Still, let’s look for silver linings: Manchester United remains trapped by self-doubt, and so has not (yet) fired Solskjaer; defeat has proved, once again, that what is bad for Manchester United the team can be good for the exposure of Manchester United the brand; and Jim O’Mahony has paid me the compliment of thinking I am too young to remember the 1990s.
“You are too young to have witnessed United’s heroic efforts saving themselves from defeat in the final minutes of a game during the 1990s,” he wrote. (I’m not.) “United of the 1990s would often play badly in the first half and then change momentum, often with a heroic substitute, and win the game. The name of one key substitute for United from that era was Solskjaer.”
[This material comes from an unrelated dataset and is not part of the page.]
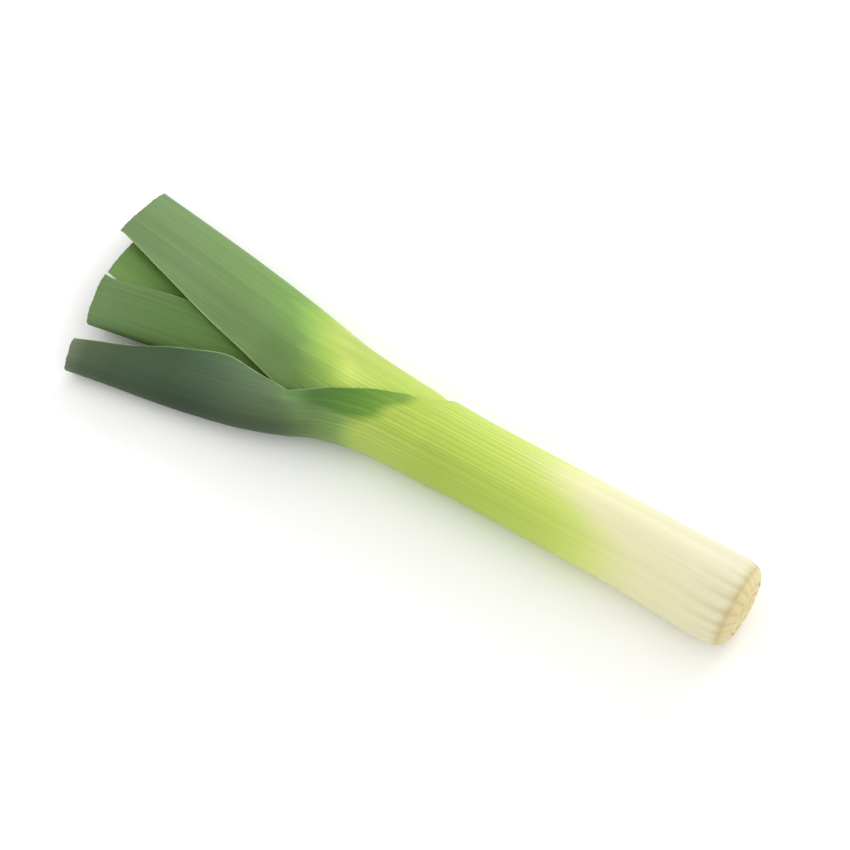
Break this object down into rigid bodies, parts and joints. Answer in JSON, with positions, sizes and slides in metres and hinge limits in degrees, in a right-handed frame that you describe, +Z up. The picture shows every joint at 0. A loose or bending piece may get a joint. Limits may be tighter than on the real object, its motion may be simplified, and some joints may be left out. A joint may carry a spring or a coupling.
{
  "type": "leek",
  "caption": "Trimmed leek lying on its side: a white shank of nested sheaths on a root plate, opening into a flat fan of folded green leaves cut straight.",
  "frame": {"origin": "middle of the leek's footprint, on the surface it lies on", "axes": "+X along the shank towards the cut root end, +Y across the leaf fan, +Z up from the surface it lies on"},
  "size_m": [0.3818, 0.1138, 0.0428],
  "materials": {
    "root_plate": "matt, cut stem, pale tan",
    "leaf_1": "satin, cream white at the root end through pale lime to blue-green with a waxy bloom",
    "leaf_2": "satin, lime at the mouth to grey-green, fine lengthwise veins",
    "leaf_3": "satin, grey-green, fine lengthwise veins",
    "leaf_4": "satin, saturated mid green, fine lengthwise veins"
  },
  "bodies": {
    "root": {"root_plate": "root_plate", "leaf_1": "leaf_1", "leaf_2": "leaf_2", "leaf_3": "leaf_3", "leaf_4": "leaf_4"}
  },
  "joints": []
}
This is all true, of course: Manchester United long ago had a taste for the dramatic comeback. I’m not sure it happened quite as much as we think it did, though. I’m also not sure it’s something that should serve as an aspiration. Much better to have games won nice and early.
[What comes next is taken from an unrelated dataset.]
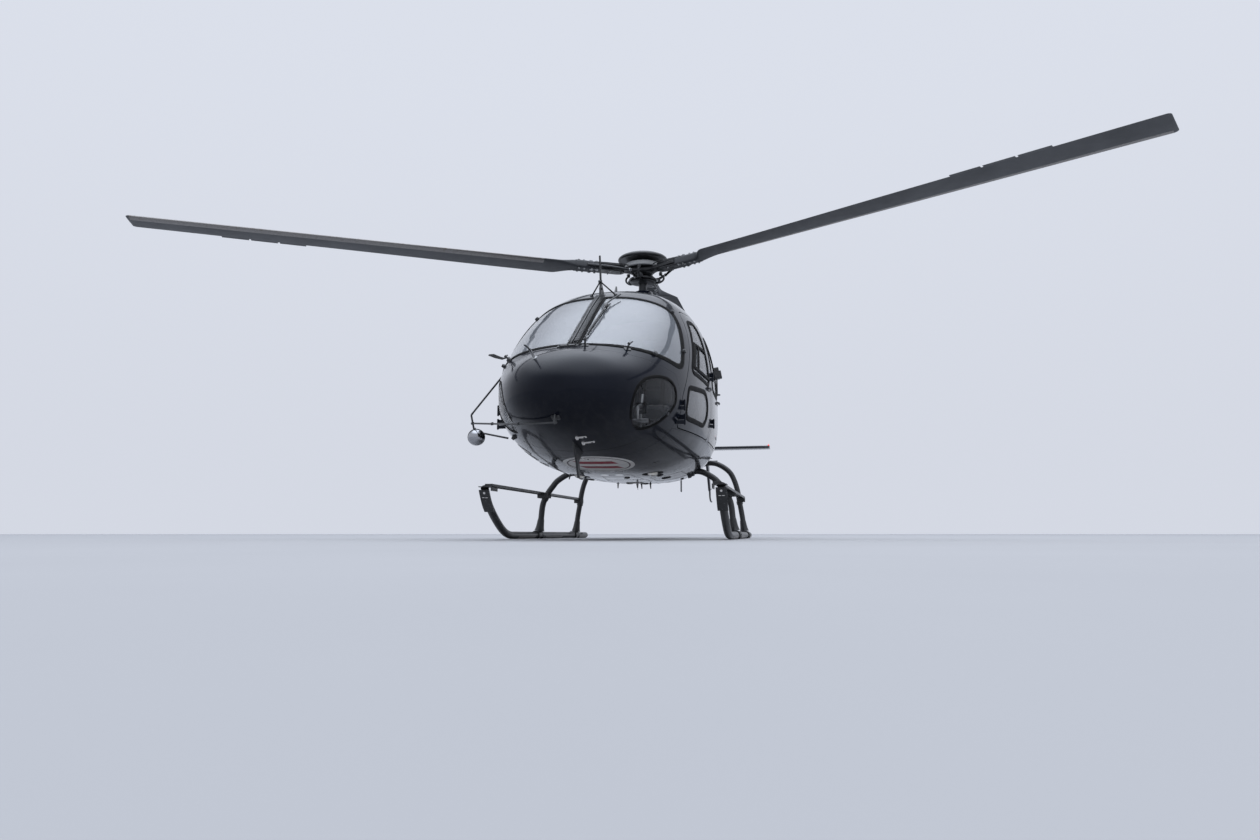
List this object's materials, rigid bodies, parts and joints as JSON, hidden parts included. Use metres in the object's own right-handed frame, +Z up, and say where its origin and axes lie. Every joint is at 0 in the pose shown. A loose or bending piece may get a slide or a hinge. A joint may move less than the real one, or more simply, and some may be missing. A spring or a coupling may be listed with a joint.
{
  "type": "light utility helicopter",
  "caption": "Light single-engine utility helicopter on high skids, with turning main and tail rotors, hinged cabin and baggage doors, and a hollow glazed cabin.",
  "frame": {"origin": "bottom centre of the bounding box, on the ground under the skids", "axes": "+X to the helicopter's left, +Y to the tail, +Z up"},
  "size_m": [9.4328, 10.901, 3.34],
  "materials": {
    "navy_paint": "glossy dark navy",
    "black_paint": "satin black",
    "glass": "clear acrylic",
    "seat_cloth": "dark cloth",
    "blade_grey": "matt grey",
    "dark_metal": "satin dark grey",
    "cabin_grey": "matt grey",
    "console_black": "matt black",
    "engine_metal": "cast",
    "exhaust_steel": "heat-tinted"
  },
  "bodies": {
    "airframe": {"canopy_frame": "navy_paint", "windscreen_left": "glass", "windscreen_right": "glass", "nose_shell": "navy_paint", "chin_window_left": "glass", "chin_window_right": "glass", "belly_shell": "navy_paint", "cabin_floor": "cabin_grey", "centre_fuselage": "navy_paint", "rear_bulkhead": "cabin_grey", "rear_fuselage": "navy_paint", "gearbox_cowling": "navy_paint", "engine_cowling": "navy_paint", "main_gearbox": "dark_metal", "engine_block": "engine_metal", "exhaust_pipe": "exhaust_steel", "tail_boom": "navy_paint", "stabiliser": "navy_paint", "upper_fin": "navy_paint", "lower_fin": "navy_paint", "tail_gearbox": "dark_metal", "front_cross_tube": "black_paint", "rear_cross_tube": "black_paint", "skid_left": "black_paint", "skid_right": "black_paint", "step_left": "black_paint", "step_right": "black_paint", "front_seat_left": "seat_cloth", "front_seat_right": "seat_cloth", "rear_bench": "seat_cloth", "instrument_console": "console_black", "upper_wire_cutter": "black_paint", "lower_wire_cutter": "black_paint", "mirror_frame": "black_paint"},
    "main_rotor": {"rotor_mast": "dark_metal", "rotor_dish": "black_paint", "rotor_blade_1": "blade_grey", "rotor_blade_2": "blade_grey", "rotor_blade_3": "blade_grey"},
    "tail_rotor": {"tail_rotor": "dark_metal"},
    "front_door_left": {"front_door_left": "navy_paint", "front_door_glass_left": "glass", "front_door_low_glass_left": "glass"},
    "rear_door_left": {"rear_door_left": "navy_paint", "rear_door_glass_left": "glass"},
    "baggage_door_left": {"baggage_door_left": "navy_paint"},
    "front_door_right": {"front_door_right": "navy_paint", "front_door_glass_right": "glass", "front_door_low_glass_right": "glass"},
    "rear_door_right": {"rear_door_right": "navy_paint", "rear_door_glass_right": "glass"},
    "baggage_door_right": {"baggage_door_right": "navy_paint"}
  },
  "joints": [
    {"name": "main_rotor_spin", "type": "hinge", "parent": "airframe", "child": "main_rotor", "pos_m": [0.04349, -1.95047, 3.11], "axis": [0, 0, 1], "continuous": true},
    {"name": "tail_rotor_spin", "type": "hinge", "parent": "airframe", "child": "tail_rotor", "pos_m": [-0.45652, 4.64953, 1.78], "axis": [1, 0, 0], "continuous": true},
    {"name": "front_door_left_hinge", "type": "hinge", "parent": "airframe", "child": "front_door_left", "pos_m": [0.86648, -4.44047, 1.08], "axis": [0, 0, -1], "range_deg": [0, 75]},
    {"name": "rear_door_left_hinge", "type": "hinge", "parent": "airframe", "child": "rear_door_left", "pos_m": [0.99148, -3.30047, 1.33], "axis": [0, 0, -1], "range_deg": [0, 80]},
    {"name": "baggage_door_left_hinge", "type": "hinge", "parent": "airframe", "child": "baggage_door_left", "pos_m": [0.79998, -1.60547, 1.79], "axis": [0.1637, -0.9865, 0], "range_deg": [0, 95]},
    {"name": "front_door_right_hinge", "type": "hinge", "parent": "airframe", "child": "front_door_right", "pos_m": [-0.77951, -4.44047, 1.08], "axis": [0, 0, 1], "range_deg": [0, 75]},
    {"name": "rear_door_right_hinge", "type": "hinge", "parent": "airframe", "child": "rear_door_right", "pos_m": [-0.90451, -3.30047, 1.33], "axis": [0, 0, 1], "range_deg": [0, 80]},
    {"name": "baggage_door_right_hinge", "type": "hinge", "parent": "airframe", "child": "baggage_door_right", "pos_m": [-0.71301, -1.60547, 1.79], "axis": [0.1637, 0.9865, 0], "range_deg": [0, 95]}
  ]
}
George Weissman is not a man who seems to respect my need to fill a word count. “Your column boils down the incontrovertible fact that the whole should always exceed the sum of its parts, and that is rarely the case since the retirement of Alex Ferguson,” he wrote. That basically sums up Manchester United, yes. But it does not fill a newsletter.
We’ll end on a more philosophical question from David DeKock, channeling his inner Charles Hughes. “On every throw-in from the penalty area sideline, teams should heave it into the danger area and see what happens,” he wrote. “Why do teams not do this every single time? Have there been studies on percentages?”
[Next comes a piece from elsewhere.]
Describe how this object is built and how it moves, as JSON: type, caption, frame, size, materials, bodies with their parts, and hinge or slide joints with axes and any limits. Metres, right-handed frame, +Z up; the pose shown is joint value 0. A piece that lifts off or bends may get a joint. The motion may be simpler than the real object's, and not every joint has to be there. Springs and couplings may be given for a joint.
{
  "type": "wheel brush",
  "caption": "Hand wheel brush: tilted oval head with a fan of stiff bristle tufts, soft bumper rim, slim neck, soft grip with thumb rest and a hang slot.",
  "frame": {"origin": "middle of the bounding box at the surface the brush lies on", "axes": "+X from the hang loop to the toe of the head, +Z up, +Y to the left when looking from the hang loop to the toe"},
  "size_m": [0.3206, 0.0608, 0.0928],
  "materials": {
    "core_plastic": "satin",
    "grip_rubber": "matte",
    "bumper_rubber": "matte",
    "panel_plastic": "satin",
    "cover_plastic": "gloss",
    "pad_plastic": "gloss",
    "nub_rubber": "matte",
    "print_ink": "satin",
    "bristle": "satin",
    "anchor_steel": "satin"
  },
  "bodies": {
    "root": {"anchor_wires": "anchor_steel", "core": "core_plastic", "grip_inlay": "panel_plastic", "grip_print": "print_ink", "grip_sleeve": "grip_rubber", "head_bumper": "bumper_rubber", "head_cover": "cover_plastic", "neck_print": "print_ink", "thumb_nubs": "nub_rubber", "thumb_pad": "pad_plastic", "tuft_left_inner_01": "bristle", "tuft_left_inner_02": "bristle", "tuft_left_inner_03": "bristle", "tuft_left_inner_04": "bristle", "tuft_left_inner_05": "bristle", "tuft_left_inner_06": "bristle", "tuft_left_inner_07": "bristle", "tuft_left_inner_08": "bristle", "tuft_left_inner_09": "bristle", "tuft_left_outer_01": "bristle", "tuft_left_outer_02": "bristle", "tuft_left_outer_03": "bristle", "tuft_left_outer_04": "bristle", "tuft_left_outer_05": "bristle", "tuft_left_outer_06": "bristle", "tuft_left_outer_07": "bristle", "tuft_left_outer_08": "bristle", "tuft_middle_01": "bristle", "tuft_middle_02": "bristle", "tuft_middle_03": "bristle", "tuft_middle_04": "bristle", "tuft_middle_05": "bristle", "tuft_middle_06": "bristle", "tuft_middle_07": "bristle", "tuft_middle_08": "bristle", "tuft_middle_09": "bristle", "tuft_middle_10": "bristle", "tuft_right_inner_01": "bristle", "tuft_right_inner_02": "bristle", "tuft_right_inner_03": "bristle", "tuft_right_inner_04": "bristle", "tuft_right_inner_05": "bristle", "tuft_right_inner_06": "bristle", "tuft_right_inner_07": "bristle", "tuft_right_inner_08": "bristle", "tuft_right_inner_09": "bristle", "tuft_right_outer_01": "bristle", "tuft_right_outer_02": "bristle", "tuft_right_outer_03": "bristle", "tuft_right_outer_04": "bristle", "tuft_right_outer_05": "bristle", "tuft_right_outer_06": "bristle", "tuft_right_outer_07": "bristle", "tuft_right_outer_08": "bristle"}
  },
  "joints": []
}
For a long time, the answer to this would have been stylistic: A long throw-in was seen as unsophisticated, a little agricultural, the sort of thing that Stoke City did. Now, though, I do sense that it is changing: Brentford and Midtjylland, two of the more forward-thinking teams, treat throw-ins as David would advocate. So, too, does Liverpool, which employs a specialist throw-in coach. All three are analytically driven, which leads me to believe that they have numbers to explain their choice, though they have not (as far as I know) chosen to share them.